Three new downtown office towers either opened for business or neared completion, giving the central business district its biggest boost in several decades.

Some minuses for Greensboro in 1989:

In July, Gilbarco, the Greensboro-based firm that makes about 35 percent of the nation's service station gas pumps, dismissed 150 workers, blaming a downturn in manufacturing and increased regulatory requirements that diverted capital away from the purchase of pumps.

In December, about 100 workers at the Greensboro terminal of Brown Transport Corp., once the nation's 10th largest trucking company, lost their jobs when Brown closed most of its operations after filing Oct. 31 for Chapter 11 bankruptcy protection.

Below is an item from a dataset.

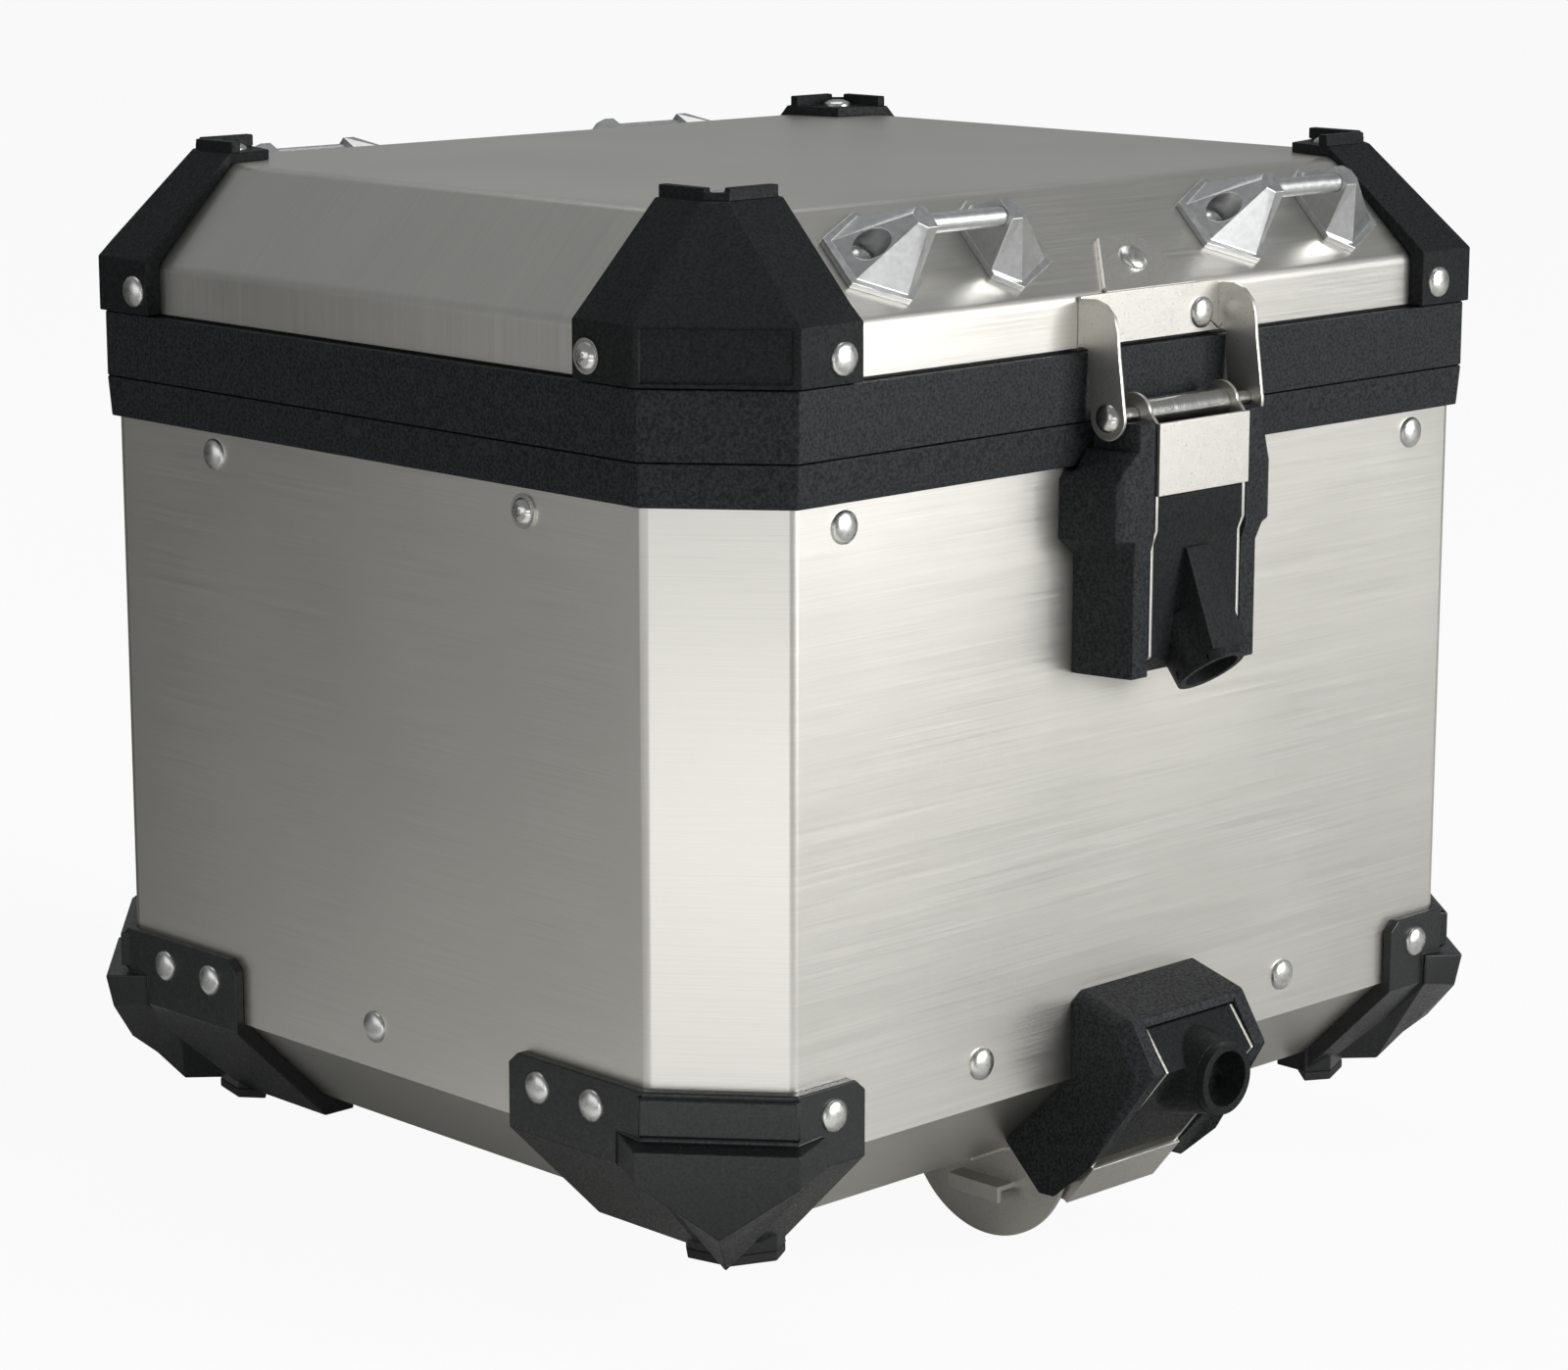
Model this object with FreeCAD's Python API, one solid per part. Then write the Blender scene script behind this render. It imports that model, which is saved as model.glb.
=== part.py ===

The biggest fish that got away in 1989 was Sears, Roebuck and Co.'s merchandising group. Sears briefly considered the Triad for the group's new headquarters, a plum that would have meant 6,700 jobs. The Sears site selection team visited Greensboro and nearly selected Charlotte or Raleigh before finally selecting a Chicago suburb.

Thomas Z. Osborne, president of the Greensboro Area Chamber of Commerce, said additions of Konica Manufacturing USA, a Japanese-owned manufacturer of color photographic paper, Bonset America and Focke, a German-owned manufacturer of packaging machinery, gives the area more diversification in the manufacturing sector.

``I don't believe that those are one-time, one-shot operations. I think you'll see others that will come in like that,' Osborne said, adding that Japanese-owned companies in particular have found a trainable local labor force that performs to Japanese standards.

Osborne also believes the labor force will support more growth of telemarketing service centers. ``As a matter of fact, some are looking now, and they have no problem, as far as I can see, in finding labor,' he said.

He also believes the area will continue to attract more distribution facilities. The latest company to announce was K mart, which will build a regional distribution facility in eastern Greensboro that is expected to employ more than 300 people.

Looking over a longer range, tobacco, textiles and apparel will account for 15 percent of the Triad's total employment through the year 2000, according to a forecast by Data Resources Inc., a subsidiary of McGraw-Hill. Non-manufacturing employment in Greensboro will grow by about 1.6 percent annually during the 1990s, while manufacturing jobs will declined by about .25 percent per year, according to the forecast.